**OBJECTIVE:** Every entry must be duplicated precisely as written.

**ENTRIES:**

start

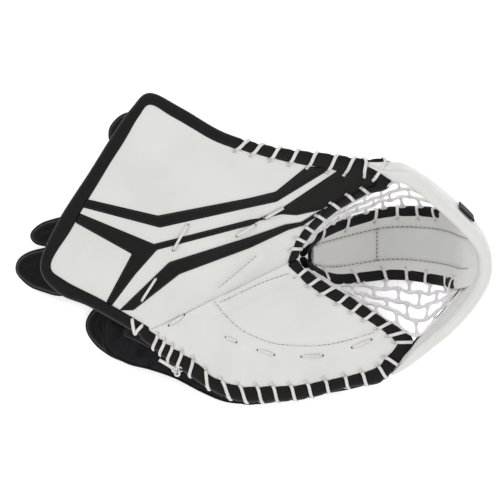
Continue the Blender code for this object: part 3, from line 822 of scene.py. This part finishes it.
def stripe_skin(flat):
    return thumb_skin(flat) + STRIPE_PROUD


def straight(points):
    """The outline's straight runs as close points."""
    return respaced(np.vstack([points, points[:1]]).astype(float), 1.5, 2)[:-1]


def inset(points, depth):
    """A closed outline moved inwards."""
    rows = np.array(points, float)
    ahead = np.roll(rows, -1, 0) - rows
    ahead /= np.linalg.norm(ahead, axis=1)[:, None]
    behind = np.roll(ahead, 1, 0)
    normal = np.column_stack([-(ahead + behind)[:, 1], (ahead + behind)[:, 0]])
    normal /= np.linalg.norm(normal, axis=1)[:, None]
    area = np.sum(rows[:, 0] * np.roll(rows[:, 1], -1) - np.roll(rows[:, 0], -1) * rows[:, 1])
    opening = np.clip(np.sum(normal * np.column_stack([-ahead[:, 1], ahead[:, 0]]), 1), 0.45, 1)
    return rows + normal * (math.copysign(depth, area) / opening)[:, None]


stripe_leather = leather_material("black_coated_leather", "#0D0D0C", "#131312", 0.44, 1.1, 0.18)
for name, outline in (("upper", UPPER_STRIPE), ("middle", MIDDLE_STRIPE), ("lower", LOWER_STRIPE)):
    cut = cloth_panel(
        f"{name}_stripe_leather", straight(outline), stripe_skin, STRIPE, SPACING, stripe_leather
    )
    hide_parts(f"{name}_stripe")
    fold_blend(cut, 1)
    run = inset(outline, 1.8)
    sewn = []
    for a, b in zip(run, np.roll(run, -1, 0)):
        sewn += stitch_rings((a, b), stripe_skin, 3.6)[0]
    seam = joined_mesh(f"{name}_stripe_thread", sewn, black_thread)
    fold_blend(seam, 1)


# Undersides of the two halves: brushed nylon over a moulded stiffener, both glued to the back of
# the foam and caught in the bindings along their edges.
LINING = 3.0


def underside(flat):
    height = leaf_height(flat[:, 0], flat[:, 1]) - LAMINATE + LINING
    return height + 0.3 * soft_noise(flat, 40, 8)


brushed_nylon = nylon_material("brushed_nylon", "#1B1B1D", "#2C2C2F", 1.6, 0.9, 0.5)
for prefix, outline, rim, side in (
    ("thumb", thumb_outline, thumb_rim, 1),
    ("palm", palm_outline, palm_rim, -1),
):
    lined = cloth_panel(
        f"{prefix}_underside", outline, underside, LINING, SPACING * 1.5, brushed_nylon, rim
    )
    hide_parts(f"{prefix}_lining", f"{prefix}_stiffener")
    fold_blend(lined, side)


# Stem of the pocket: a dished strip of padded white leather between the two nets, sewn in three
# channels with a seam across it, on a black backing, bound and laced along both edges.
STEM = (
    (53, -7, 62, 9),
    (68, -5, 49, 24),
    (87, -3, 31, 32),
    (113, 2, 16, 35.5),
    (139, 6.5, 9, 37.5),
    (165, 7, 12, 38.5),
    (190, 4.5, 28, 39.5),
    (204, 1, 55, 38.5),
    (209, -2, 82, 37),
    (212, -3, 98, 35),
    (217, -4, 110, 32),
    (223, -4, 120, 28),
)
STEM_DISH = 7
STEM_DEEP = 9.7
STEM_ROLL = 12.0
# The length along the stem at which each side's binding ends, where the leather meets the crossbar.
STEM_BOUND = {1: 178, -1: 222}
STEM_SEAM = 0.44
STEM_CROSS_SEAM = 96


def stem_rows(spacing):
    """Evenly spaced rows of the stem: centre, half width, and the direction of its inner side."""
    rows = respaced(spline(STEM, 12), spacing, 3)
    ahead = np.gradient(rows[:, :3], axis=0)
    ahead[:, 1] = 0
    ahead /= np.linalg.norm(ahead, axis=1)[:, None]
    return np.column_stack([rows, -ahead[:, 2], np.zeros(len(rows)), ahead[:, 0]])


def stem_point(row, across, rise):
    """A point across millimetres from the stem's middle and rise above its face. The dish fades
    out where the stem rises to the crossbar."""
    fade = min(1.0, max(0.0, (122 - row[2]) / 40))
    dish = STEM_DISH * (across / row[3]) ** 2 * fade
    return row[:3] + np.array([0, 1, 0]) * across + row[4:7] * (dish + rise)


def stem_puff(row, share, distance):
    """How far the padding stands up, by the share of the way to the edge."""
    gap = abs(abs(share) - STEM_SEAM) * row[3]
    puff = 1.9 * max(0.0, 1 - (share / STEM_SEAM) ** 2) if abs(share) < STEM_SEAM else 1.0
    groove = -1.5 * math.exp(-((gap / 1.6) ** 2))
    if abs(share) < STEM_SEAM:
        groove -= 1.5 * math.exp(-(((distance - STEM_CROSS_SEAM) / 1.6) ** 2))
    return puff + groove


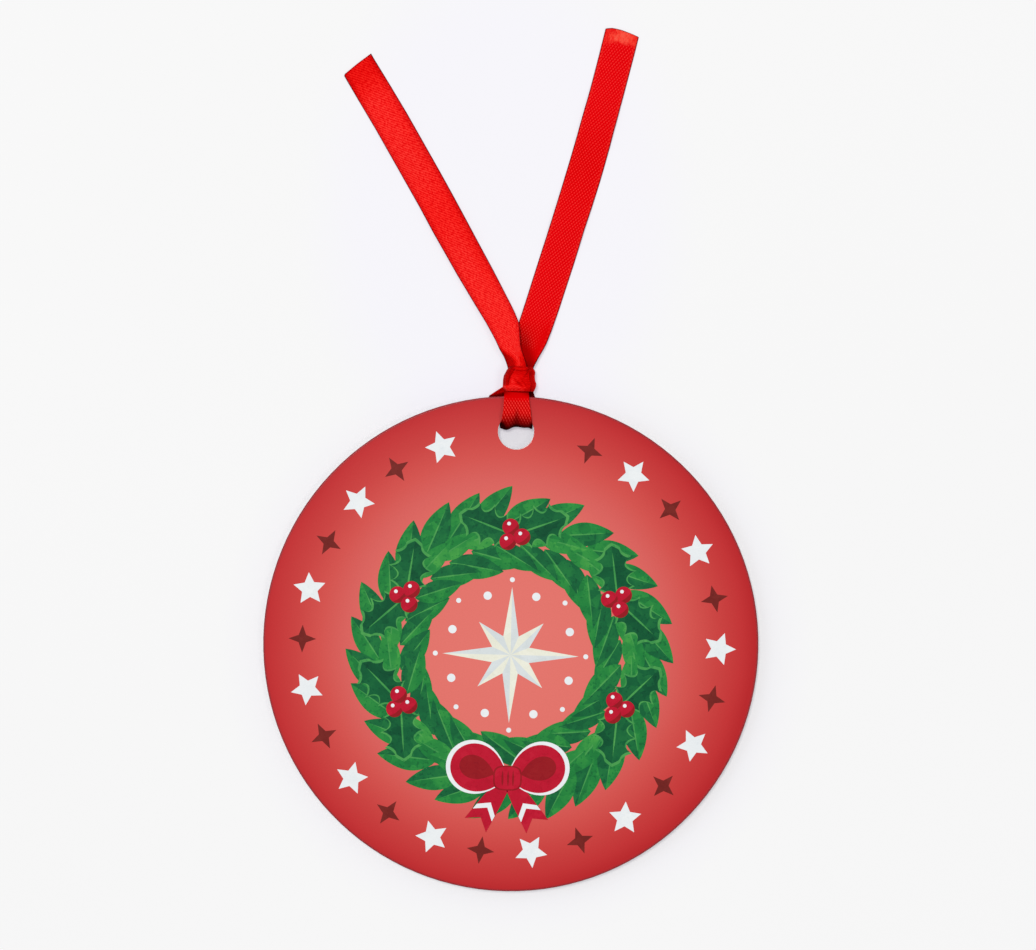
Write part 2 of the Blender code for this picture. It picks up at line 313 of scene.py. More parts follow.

end

**THE RESULT:**
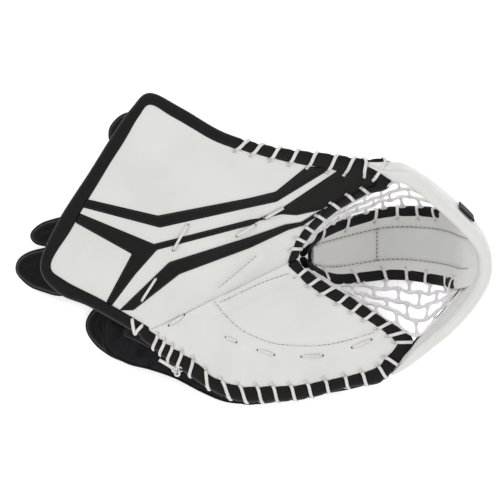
Continue the Blender code for this object: part 3, from line 822 of scene.py. This part finishes it.
def stripe_skin(flat):
    return thumb_skin(flat) + STRIPE_PROUD


def straight(points):
    """The outline's straight runs as close points."""
    return respaced(np.vstack([points, points[:1]]).astype(float), 1.5, 2)[:-1]


def inset(points, depth):
    """A closed outline moved inwards."""
    rows = np.array(points, float)
    ahead = np.roll(rows, -1, 0) - rows
    ahead /= np.linalg.norm(ahead, axis=1)[:, None]
    behind = np.roll(ahead, 1, 0)
    normal = np.column_stack([-(ahead + behind)[:, 1], (ahead + behind)[:, 0]])
    normal /= np.linalg.norm(normal, axis=1)[:, None]
    area = np.sum(rows[:, 0] * np.roll(rows[:, 1], -1) - np.roll(rows[:, 0], -1) * rows[:, 1])
    opening = np.clip(np.sum(normal * np.column_stack([-ahead[:, 1], ahead[:, 0]]), 1), 0.45, 1)
    return rows + normal * (math.copysign(depth, area) / opening)[:, None]


stripe_leather = leather_material("black_coated_leather", "#0D0D0C", "#131312", 0.44, 1.1, 0.18)
for name, outline in (("upper", UPPER_STRIPE), ("middle", MIDDLE_STRIPE), ("lower", LOWER_STRIPE)):
    cut = cloth_panel(
        f"{name}_stripe_leather", straight(outline), stripe_skin, STRIPE, SPACING, stripe_leather
    )
    hide_parts(f"{name}_stripe")
    fold_blend(cut, 1)
    run = inset(outline, 1.8)
    sewn = []
    for a, b in zip(run, np.roll(run, -1, 0)):
        sewn += stitch_rings((a, b), stripe_skin, 3.6)[0]
    seam = joined_mesh(f"{name}_stripe_thread", sewn, black_thread)
    fold_blend(seam, 1)


# Undersides of the two halves: brushed nylon over a moulded stiffener, both glued to the back of
# the foam and caught in the bindings along their edges.
LINING = 3.0


def underside(flat):
    height = leaf_height(flat[:, 0], flat[:, 1]) - LAMINATE + LINING
    return height + 0.3 * soft_noise(flat, 40, 8)


brushed_nylon = nylon_material("brushed_nylon", "#1B1B1D", "#2C2C2F", 1.6, 0.9, 0.5)
for prefix, outline, rim, side in (
    ("thumb", thumb_outline, thumb_rim, 1),
    ("palm", palm_outline, palm_rim, -1),
):
    lined = cloth_panel(
        f"{prefix}_underside", outline, underside, LINING, SPACING * 1.5, brushed_nylon, rim
    )
    hide_parts(f"{prefix}_lining", f"{prefix}_stiffener")
    fold_blend(lined, side)


# Stem of the pocket: a dished strip of padded white leather between the two nets, sewn in three
# channels with a seam across it, on a black backing, bound and laced along both edges.
STEM = (
    (53, -7, 62, 9),
    (68, -5, 49, 24),
    (87, -3, 31, 32),
    (113, 2, 16, 35.5),
    (139, 6.5, 9, 37.5),
    (165, 7, 12, 38.5),
    (190, 4.5, 28, 39.5),
    (204, 1, 55, 38.5),
    (209, -2, 82, 37),
    (212, -3, 98, 35),
    (217, -4, 110, 32),
    (223, -4, 120, 28),
)
STEM_DISH = 7
STEM_DEEP = 9.7
STEM_ROLL = 12.0
# The length along the stem at which each side's binding ends, where the leather meets the crossbar.
STEM_BOUND = {1: 178, -1: 222}
STEM_SEAM = 0.44
STEM_CROSS_SEAM = 96


def stem_rows(spacing):
    """Evenly spaced rows of the stem: centre, half width, and the direction of its inner side."""
    rows = respaced(spline(STEM, 12), spacing, 3)
    ahead = np.gradient(rows[:, :3], axis=0)
    ahead[:, 1] = 0
    ahead /= np.linalg.norm(ahead, axis=1)[:, None]
    return np.column_stack([rows, -ahead[:, 2], np.zeros(len(rows)), ahead[:, 0]])


def stem_point(row, across, rise):
    """A point across millimetres from the stem's middle and rise above its face. The dish fades
    out where the stem rises to the crossbar."""
    fade = min(1.0, max(0.0, (122 - row[2]) / 40))
    dish = STEM_DISH * (across / row[3]) ** 2 * fade
    return row[:3] + np.array([0, 1, 0]) * across + row[4:7] * (dish + rise)


def stem_puff(row, share, distance):
    """How far the padding stands up, by the share of the way to the edge."""
    gap = abs(abs(share) - STEM_SEAM) * row[3]
    puff = 1.9 * max(0.0, 1 - (share / STEM_SEAM) ** 2) if abs(share) < STEM_SEAM else 1.0
    groove = -1.5 * math.exp(-((gap / 1.6) ** 2))
    if abs(share) < STEM_SEAM:
        groove -= 1.5 * math.exp(-(((distance - STEM_CROSS_SEAM) / 1.6) ** 2))
    return puff + groove


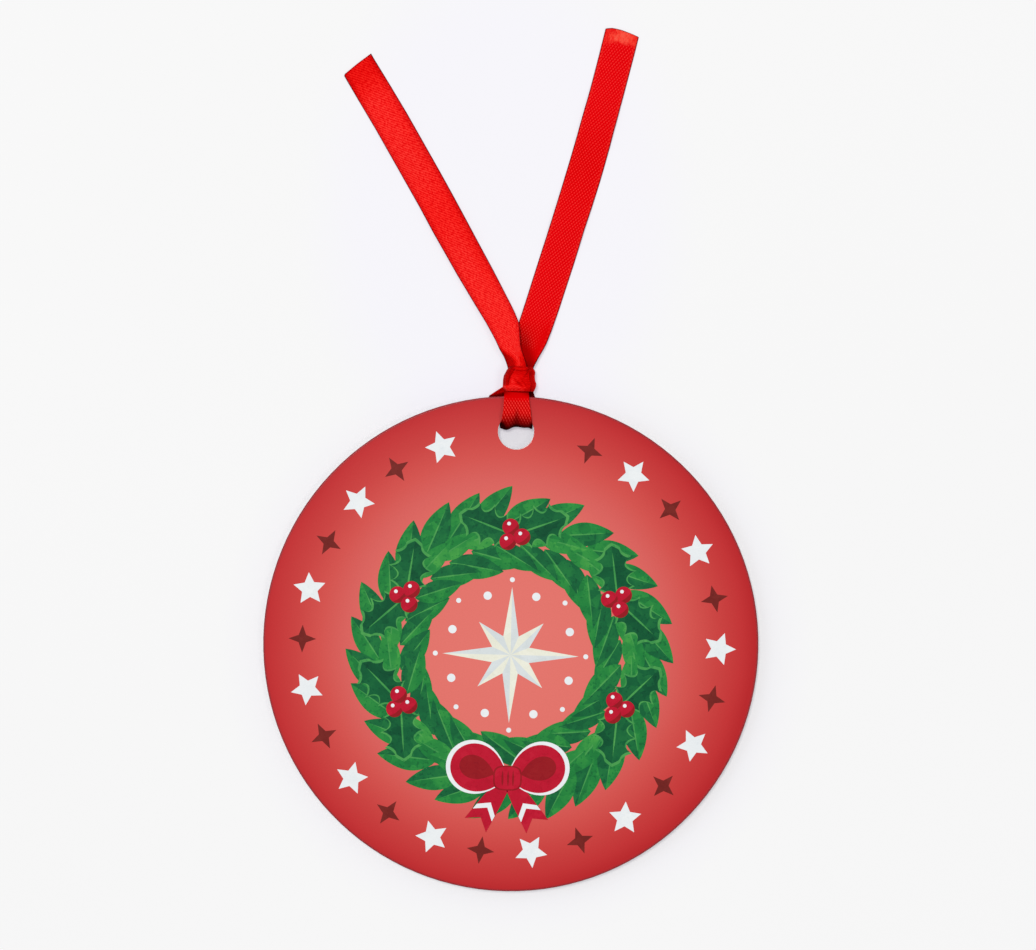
Write part 2 of the Blender code for this picture. It picks up at line 313 of scene.py. More parts follow.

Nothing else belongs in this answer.